→ **What is needed**
Among the lines below, how many carry the string "overall"? Reply with a number and nothing else.

━━━━━ Data in this exercise

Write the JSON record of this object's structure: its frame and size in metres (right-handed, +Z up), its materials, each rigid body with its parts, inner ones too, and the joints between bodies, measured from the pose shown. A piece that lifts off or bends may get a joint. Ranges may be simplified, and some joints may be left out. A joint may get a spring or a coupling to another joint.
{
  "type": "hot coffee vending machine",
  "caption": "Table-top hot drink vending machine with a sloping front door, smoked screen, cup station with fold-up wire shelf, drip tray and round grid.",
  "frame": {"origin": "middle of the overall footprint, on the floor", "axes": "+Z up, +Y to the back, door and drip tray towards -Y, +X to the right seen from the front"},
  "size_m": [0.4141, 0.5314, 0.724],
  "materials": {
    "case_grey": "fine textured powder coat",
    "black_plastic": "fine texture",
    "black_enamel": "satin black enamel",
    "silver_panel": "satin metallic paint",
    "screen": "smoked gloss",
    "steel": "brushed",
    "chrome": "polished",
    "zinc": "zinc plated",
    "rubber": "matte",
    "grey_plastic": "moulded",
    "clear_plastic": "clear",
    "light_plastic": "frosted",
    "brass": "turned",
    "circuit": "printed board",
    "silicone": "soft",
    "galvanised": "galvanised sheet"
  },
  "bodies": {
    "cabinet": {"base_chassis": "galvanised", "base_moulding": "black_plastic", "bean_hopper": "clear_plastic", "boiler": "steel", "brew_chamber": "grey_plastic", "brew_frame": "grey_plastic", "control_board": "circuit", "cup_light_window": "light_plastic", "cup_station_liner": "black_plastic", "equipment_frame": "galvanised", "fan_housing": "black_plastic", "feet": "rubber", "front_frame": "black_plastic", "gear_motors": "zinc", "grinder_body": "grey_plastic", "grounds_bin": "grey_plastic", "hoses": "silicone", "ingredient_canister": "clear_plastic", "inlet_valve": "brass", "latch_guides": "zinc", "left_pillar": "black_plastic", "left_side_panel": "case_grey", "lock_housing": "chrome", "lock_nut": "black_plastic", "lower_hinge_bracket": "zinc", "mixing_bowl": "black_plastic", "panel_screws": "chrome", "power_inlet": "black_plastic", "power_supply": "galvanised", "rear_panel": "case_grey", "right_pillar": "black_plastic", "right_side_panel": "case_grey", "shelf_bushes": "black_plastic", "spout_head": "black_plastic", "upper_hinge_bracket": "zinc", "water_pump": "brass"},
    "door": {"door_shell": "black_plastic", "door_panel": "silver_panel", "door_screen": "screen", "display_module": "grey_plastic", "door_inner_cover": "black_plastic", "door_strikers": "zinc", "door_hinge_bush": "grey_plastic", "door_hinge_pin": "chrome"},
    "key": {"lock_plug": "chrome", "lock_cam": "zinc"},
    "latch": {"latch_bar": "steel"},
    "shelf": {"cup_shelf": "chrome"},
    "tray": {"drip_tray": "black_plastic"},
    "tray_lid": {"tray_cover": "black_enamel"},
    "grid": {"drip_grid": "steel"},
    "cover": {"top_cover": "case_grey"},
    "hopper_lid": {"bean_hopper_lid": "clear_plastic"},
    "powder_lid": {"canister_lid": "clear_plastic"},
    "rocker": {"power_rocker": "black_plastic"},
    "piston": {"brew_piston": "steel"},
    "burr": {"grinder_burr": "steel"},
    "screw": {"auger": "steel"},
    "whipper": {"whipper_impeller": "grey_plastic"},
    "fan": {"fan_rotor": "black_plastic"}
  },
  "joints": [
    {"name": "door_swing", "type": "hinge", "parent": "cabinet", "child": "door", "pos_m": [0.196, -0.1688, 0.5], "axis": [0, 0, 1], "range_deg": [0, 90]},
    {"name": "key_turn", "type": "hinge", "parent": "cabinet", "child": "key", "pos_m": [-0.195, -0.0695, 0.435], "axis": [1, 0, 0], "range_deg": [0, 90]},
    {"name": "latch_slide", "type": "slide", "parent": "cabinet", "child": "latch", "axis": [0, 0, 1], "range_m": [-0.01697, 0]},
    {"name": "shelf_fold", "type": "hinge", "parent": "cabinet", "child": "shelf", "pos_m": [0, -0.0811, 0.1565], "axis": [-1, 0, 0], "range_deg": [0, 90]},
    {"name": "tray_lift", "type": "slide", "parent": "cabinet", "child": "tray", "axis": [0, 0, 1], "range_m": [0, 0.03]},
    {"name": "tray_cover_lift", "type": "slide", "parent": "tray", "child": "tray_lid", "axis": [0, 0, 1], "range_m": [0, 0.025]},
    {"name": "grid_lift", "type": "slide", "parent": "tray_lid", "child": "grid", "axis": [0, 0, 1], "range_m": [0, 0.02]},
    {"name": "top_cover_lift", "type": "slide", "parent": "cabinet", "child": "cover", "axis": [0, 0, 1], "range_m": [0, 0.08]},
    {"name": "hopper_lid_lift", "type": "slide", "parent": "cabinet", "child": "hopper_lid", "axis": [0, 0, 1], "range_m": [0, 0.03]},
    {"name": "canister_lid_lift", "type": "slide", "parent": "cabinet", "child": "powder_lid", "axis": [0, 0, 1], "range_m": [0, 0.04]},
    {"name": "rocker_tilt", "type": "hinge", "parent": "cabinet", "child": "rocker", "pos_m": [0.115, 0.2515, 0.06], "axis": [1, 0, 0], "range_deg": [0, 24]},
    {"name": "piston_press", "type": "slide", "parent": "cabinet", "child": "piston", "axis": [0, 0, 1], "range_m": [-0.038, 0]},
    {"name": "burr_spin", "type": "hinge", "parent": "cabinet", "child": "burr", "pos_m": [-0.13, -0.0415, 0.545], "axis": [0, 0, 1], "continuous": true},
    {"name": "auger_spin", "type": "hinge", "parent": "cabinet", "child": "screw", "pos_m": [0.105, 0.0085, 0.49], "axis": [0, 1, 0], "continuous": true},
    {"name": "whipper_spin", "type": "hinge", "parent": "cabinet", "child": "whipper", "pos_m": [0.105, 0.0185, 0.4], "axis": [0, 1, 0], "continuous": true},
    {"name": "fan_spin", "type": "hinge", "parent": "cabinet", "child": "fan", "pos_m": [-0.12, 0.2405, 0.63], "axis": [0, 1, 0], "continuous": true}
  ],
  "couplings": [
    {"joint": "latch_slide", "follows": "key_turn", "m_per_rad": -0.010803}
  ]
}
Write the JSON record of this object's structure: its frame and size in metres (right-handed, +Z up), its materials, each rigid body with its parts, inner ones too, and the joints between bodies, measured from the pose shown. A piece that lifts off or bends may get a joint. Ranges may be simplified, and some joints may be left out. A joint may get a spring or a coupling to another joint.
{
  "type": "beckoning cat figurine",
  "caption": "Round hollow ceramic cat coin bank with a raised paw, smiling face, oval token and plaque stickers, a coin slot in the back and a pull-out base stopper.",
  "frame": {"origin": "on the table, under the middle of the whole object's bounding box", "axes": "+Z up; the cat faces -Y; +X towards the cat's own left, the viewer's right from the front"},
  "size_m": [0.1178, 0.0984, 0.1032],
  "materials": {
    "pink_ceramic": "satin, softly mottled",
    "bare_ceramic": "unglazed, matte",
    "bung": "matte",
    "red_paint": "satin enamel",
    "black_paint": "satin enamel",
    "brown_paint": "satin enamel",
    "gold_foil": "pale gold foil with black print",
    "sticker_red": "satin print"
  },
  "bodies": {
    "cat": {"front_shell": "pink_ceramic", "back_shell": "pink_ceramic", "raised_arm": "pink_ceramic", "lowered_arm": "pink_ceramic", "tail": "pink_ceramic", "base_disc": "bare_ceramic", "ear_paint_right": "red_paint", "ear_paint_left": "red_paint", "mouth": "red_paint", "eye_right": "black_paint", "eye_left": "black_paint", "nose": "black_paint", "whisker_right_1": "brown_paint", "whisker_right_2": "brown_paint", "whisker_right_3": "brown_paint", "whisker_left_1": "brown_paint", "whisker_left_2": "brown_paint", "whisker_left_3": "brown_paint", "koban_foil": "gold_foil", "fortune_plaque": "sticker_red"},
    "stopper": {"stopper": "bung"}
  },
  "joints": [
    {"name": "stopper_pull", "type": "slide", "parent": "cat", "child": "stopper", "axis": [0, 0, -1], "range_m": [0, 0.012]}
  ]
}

━━━━━━━━━━
━━━━━ Data in this exercise

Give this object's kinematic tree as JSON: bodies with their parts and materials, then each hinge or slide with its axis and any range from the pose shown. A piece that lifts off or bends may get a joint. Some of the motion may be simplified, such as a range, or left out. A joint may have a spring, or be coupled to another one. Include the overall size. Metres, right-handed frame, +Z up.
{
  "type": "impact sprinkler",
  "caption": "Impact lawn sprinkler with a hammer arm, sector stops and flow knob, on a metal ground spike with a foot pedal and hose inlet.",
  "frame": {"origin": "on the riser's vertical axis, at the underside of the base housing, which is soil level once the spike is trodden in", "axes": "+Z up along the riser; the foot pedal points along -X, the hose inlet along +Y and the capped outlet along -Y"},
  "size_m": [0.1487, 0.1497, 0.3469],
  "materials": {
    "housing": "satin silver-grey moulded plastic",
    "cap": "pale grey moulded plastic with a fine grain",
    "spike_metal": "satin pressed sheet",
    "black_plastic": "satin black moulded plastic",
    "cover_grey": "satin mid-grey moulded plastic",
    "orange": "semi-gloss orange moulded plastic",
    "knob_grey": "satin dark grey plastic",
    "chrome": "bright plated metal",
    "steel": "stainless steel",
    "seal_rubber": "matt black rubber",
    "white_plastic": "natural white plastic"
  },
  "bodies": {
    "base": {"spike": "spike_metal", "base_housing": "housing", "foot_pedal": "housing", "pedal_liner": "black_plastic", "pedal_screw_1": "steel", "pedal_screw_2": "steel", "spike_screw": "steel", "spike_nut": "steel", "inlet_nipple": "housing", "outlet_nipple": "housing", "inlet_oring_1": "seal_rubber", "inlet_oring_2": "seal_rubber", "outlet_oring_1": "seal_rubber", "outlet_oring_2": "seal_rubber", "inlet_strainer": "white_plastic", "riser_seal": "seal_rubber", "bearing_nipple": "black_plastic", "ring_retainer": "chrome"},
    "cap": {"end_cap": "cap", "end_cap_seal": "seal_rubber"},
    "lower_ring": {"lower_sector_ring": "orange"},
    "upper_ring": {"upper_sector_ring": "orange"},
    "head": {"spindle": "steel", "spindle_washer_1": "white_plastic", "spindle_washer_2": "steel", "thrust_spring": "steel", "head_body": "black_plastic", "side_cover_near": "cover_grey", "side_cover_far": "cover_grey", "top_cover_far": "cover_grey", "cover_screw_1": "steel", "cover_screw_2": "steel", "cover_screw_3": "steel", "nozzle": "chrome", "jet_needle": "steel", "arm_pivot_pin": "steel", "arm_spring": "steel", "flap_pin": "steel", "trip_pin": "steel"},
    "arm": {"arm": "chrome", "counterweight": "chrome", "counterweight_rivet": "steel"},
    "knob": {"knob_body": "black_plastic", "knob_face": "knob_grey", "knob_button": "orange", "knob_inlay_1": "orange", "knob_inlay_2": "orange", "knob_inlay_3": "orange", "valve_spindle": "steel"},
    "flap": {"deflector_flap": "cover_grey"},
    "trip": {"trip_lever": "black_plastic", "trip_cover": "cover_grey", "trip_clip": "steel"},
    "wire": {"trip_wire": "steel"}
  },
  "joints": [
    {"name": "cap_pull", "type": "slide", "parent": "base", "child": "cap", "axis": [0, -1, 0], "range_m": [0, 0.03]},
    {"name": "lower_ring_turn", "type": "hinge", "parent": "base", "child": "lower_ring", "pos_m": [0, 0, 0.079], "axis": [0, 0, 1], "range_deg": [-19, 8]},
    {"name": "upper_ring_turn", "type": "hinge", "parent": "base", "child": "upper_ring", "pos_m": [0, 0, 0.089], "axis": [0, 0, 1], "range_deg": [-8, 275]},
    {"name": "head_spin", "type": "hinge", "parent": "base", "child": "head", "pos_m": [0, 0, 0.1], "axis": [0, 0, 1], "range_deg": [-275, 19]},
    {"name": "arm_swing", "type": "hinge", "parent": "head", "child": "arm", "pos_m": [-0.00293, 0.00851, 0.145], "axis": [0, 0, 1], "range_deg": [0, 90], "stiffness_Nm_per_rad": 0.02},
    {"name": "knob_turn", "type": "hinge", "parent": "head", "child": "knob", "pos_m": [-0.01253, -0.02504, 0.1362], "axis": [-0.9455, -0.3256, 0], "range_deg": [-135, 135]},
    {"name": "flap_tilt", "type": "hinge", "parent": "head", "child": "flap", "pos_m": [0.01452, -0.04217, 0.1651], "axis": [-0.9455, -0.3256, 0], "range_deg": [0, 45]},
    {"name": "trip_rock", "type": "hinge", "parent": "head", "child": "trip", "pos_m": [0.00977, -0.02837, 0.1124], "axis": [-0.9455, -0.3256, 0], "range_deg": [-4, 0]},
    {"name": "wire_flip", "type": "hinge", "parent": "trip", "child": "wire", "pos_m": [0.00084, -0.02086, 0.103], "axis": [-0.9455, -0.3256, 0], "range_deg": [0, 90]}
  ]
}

━━━━━━━━━━

→ **Result below**
2